Copy out all of the data exactly as it appears.

## Dataset records
━━━
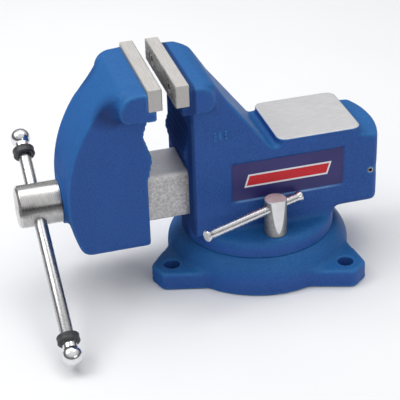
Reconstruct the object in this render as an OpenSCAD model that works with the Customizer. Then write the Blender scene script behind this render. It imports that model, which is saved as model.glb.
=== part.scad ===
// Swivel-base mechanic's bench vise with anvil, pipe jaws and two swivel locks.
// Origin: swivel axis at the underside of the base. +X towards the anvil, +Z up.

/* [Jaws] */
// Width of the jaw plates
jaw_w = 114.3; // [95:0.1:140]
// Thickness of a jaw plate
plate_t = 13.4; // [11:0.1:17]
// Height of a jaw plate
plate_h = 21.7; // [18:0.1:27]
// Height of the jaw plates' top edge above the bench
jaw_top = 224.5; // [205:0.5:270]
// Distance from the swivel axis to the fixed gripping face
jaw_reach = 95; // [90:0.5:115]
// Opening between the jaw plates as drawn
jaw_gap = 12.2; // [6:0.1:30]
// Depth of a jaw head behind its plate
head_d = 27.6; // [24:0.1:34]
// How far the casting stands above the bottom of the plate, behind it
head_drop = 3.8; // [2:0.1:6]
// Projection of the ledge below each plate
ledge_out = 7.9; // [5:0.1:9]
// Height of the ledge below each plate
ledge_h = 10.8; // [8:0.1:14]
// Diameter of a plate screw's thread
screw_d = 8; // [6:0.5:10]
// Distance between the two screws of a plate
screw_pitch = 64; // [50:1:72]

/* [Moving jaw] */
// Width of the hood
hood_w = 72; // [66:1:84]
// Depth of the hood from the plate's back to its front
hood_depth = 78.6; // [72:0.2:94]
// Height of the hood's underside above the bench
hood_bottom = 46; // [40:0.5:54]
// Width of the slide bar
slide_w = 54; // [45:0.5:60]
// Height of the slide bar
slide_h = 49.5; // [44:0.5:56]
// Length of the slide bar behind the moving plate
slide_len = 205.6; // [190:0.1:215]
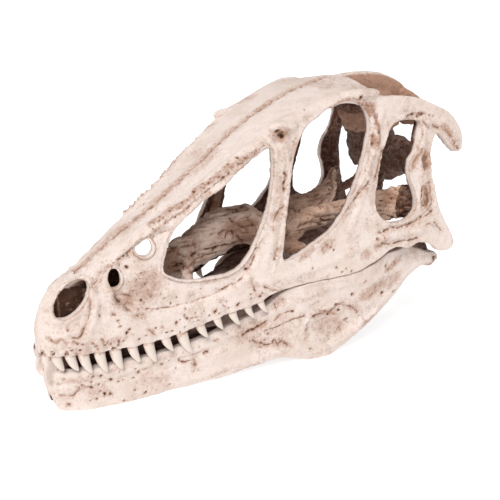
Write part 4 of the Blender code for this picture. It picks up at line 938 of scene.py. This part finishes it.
━━━
## Written answer
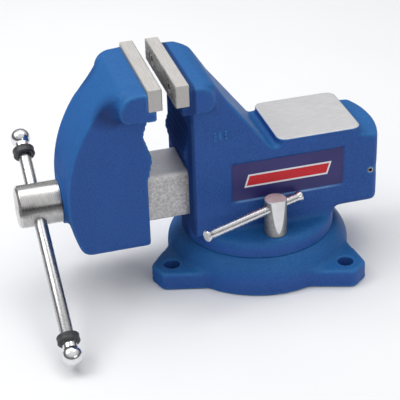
Reconstruct the object in this render as an OpenSCAD model that works with the Customizer. Then write the Blender scene script behind this render. It imports that model, which is saved as model.glb.
=== part.scad ===
// Swivel-base mechanic's bench vise with anvil, pipe jaws and two swivel locks.
// Origin: swivel axis at the underside of the base. +X towards the anvil, +Z up.

/* [Jaws] */
// Width of the jaw plates
jaw_w = 114.3; // [95:0.1:140]
// Thickness of a jaw plate
plate_t = 13.4; // [11:0.1:17]
// Height of a jaw plate
plate_h = 21.7; // [18:0.1:27]
// Height of the jaw plates' top edge above the bench
jaw_top = 224.5; // [205:0.5:270]
// Distance from the swivel axis to the fixed gripping face
jaw_reach = 95; // [90:0.5:115]
// Opening between the jaw plates as drawn
jaw_gap = 12.2; // [6:0.1:30]
// Depth of a jaw head behind its plate
head_d = 27.6; // [24:0.1:34]
// How far the casting stands above the bottom of the plate, behind it
head_drop = 3.8; // [2:0.1:6]
// Projection of the ledge below each plate
ledge_out = 7.9; // [5:0.1:9]
// Height of the ledge below each plate
ledge_h = 10.8; // [8:0.1:14]
// Diameter of a plate screw's thread
screw_d = 8; // [6:0.5:10]
// Distance between the two screws of a plate
screw_pitch = 64; // [50:1:72]

/* [Moving jaw] */
// Width of the hood
hood_w = 72; // [66:1:84]
// Depth of the hood from the plate's back to its front
hood_depth = 78.6; // [72:0.2:94]
// Height of the hood's underside above the bench
hood_bottom = 46; // [40:0.5:54]
// Width of the slide bar
slide_w = 54; // [45:0.5:60]
// Height of the slide bar
slide_h = 49.5; // [44:0.5:56]
// Length of the slide bar behind the moving plate
slide_len = 205.6; // [190:0.1:215]
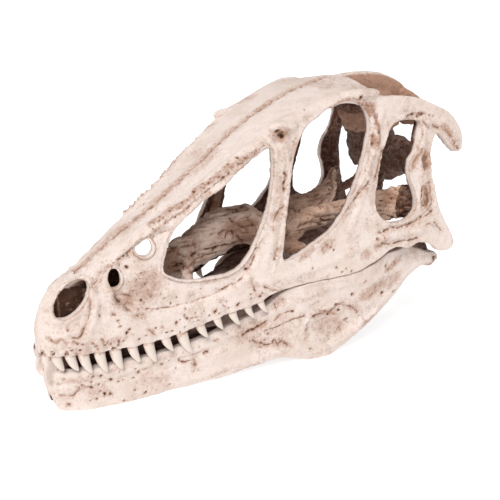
Write part 4 of the Blender code for this picture. It picks up at line 938 of scene.py. This part finishes it.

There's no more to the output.